Print verbatim the opening line of the material and every subsequent line through the one containing "nodes of one".
• • • • • • •
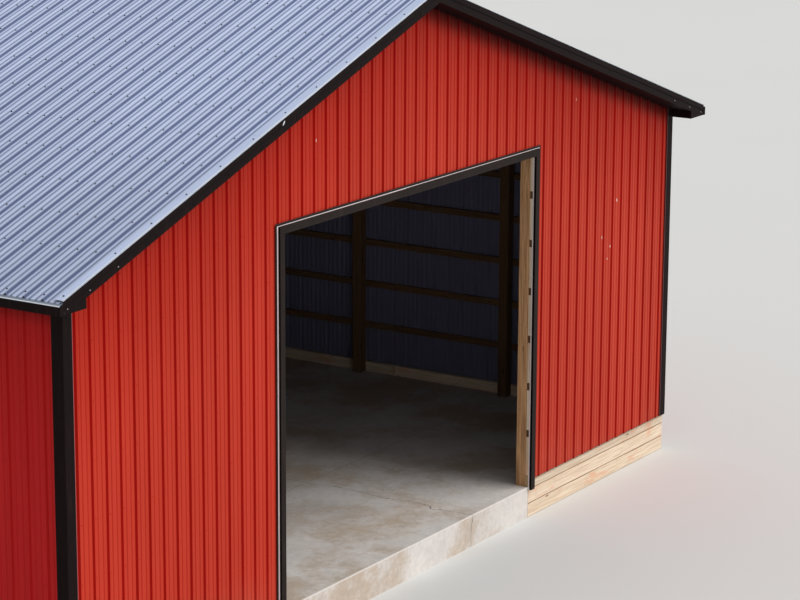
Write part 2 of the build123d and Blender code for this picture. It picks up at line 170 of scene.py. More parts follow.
def blended(shares: Shares, *patterns: Value) -> Value:
    """Adds shares of some patterns to a base level.

    Args:
        shares: The base level, then one share for each pattern.
        patterns: The patterns, in the order of their shares.

    Returns:
        The sum.
    """
    total = shares[0]
    for share, pattern in zip(shares[1:], patterns, strict=True):
        total = total + share * pattern
    return total


class Graph:
    """The nodes of one material, or of the sky; the constants are sockets of a colour blend."""

    BLEND_SHARE, FIRST_COLOUR, SECOND_COLOUR, BLENDED_COLOUR = 0, 6, 7, 2

    def __init__(self, name: str, sky: bool = False) -> None:
        """Starts an empty material or sky.

        Args:
            name: Its name.
            sky: Whether it is the sky.
        """
        self.owner = (bpy.data.worlds if sky else bpy.data.materials).new(name)
        self.owner.use_nodes = True
        self.tree = self.owner.node_tree
        self.tree.nodes.clear()

    def node(
        self, kind: str, settings: dict | None = None, inputs: dict | None = None,
        output: int | str = 0,
    ) -> Value:
        """Adds one node.

        Args:
            kind: The node's type.
            settings: Its own settings, set before its sockets.
            inputs: Values or links of its sockets, by name or index.
            output: The socket handed back.

        Returns:
            The chosen output.
        """
        made = self.tree.nodes.new(kind)
        for key, setting in (settings or {}).items():
            setattr(made, key, setting)
        for key, value in (inputs or {}).items():
            socket = made.inputs[key]
            if isinstance(value, Value):
                self.tree.links.new(value.socket, socket)
            else:
                socket.default_value = value
        return Value(self, made.outputs[output] if made.outputs else None)

    def split(self, vector: Value) -> tuple[Value, Value, Value]:
        """The three parts of a vector."""
        parts = self.node("ShaderNodeSeparateXYZ", None, {0: vector}).socket.node
        return tuple(Value(self, parts.outputs[axis]) for axis in range(3))

    def place(self) -> Value:
        """The point on the object, in metres of the shared frame."""
        return self.node("ShaderNodeTexCoord", None, None, "Object")

    def board(self) -> Value:
        """The point on a board: along its grain, then across it, in metres."""
        return self.node("ShaderNodeUVMap", {"uv_map": "board"})

    def island(self) -> Value:
        """A number from 0 to 1 for each sheet or board of a piece."""
        return self.node("ShaderNodeNewGeometry", None, None, "Random Per Island")

    def own_tone(self, spread: float) -> Value:
        """A tone round 1 for each sheet or board of a piece."""
        return 1 + (self.island() - 0.5) * spread

    def facing(self) -> tuple[Value, Value, Value]:
        """The three parts of the surface's own direction."""
        return self.split(self.node("ShaderNodeNewGeometry", None, None, "Normal"))

    def stretched(
        self, vector: Value, stretch: Sequence[float], shift: Value | float = 0.0
    ) -> Value:
        """Scales a vector part by part and moves it by the same amount on every axis.

        Args:
            vector: The vector.
            stretch: One factor for each axis.
            shift: How far the result moves.

        Returns:
            The scaled and moved vector.
        """
        scaling = {0: vector, 1: tuple(stretch)}
        scaled = self.node("ShaderNodeVectorMath", {"operation": "MULTIPLY"}, scaling)
        moved = self.node("ShaderNodeCombineXYZ", None, {0: shift, 1: shift, 2: shift})
        return self.node("ShaderNodeVectorMath", {"operation": "ADD"}, {0: scaled, 1: moved})

    def noise(
        self, vector: Value, scale: float, detail: float = 3.0, roughness: float = 0.55,
        stretch: Sequence[float] | None = None,
    ) -> Value:
        """Cloudy noise round 0.5.

        Args:
            vector: Where it is taken.
            scale: Clouds to the metre.
            detail: Octaves.
            roughness: Strength of the finer octaves.
            stretch: One more factor for each axis, for clouds that are longer one way.

        Returns:
            The noise.
        """
        vector = self.stretched(vector, stretch) if stretch else vector
        inputs = {"Vector": vector, "Scale": scale, "Detail": detail, "Roughness": roughness}
        return self.node("ShaderNodeTexNoise", None, inputs)

    def cells(self, vector: Value, scale: float) -> Value:
        """Distance from the nearest of many scattered points."""
        return self.node("ShaderNodeTexVoronoi", None, {"Vector": vector, "Scale": scale})

    def mix(self, share: Value | float, first: Value | Colour, second: Value | Colour) -> Value:
        """Blends two colours: a share of 0 gives the first and 1 the second."""
        inputs = {self.BLEND_SHARE: share, self.FIRST_COLOUR: first, self.SECOND_COLOUR: second}
        return self.node("ShaderNodeMix", {"data_type": "RGBA"}, inputs, self.BLENDED_COLOUR)

    def tone(self, colour: Value | Colour, factor: Value) -> Value:
        """Makes a colour lighter or darker by a factor."""
        inputs = {0: colour if isinstance(colour, Value) else colour[:3], "Scale": factor}
        return self.node("ShaderNodeVectorMath", {"operation": "SCALE"}, inputs)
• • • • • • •
**Answer to this problem**
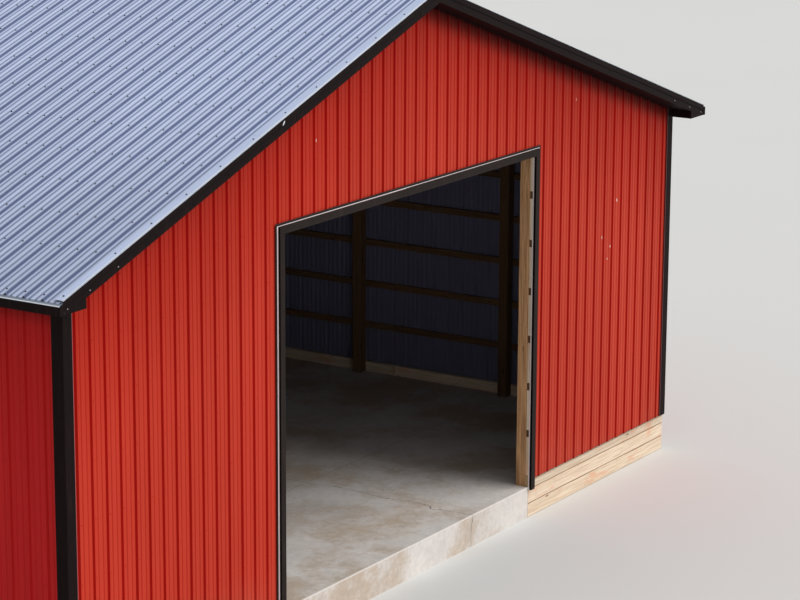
Write part 2 of the build123d and Blender code for this picture. It picks up at line 170 of scene.py. More parts follow.
def blended(shares: Shares, *patterns: Value) -> Value:
    """Adds shares of some patterns to a base level.

    Args:
        shares: The base level, then one share for each pattern.
        patterns: The patterns, in the order of their shares.

    Returns:
        The sum.
    """
    total = shares[0]
    for share, pattern in zip(shares[1:], patterns, strict=True):
        total = total + share * pattern
    return total


class Graph:
    """The nodes of one material, or of the sky; the constants are sockets of a colour blend."""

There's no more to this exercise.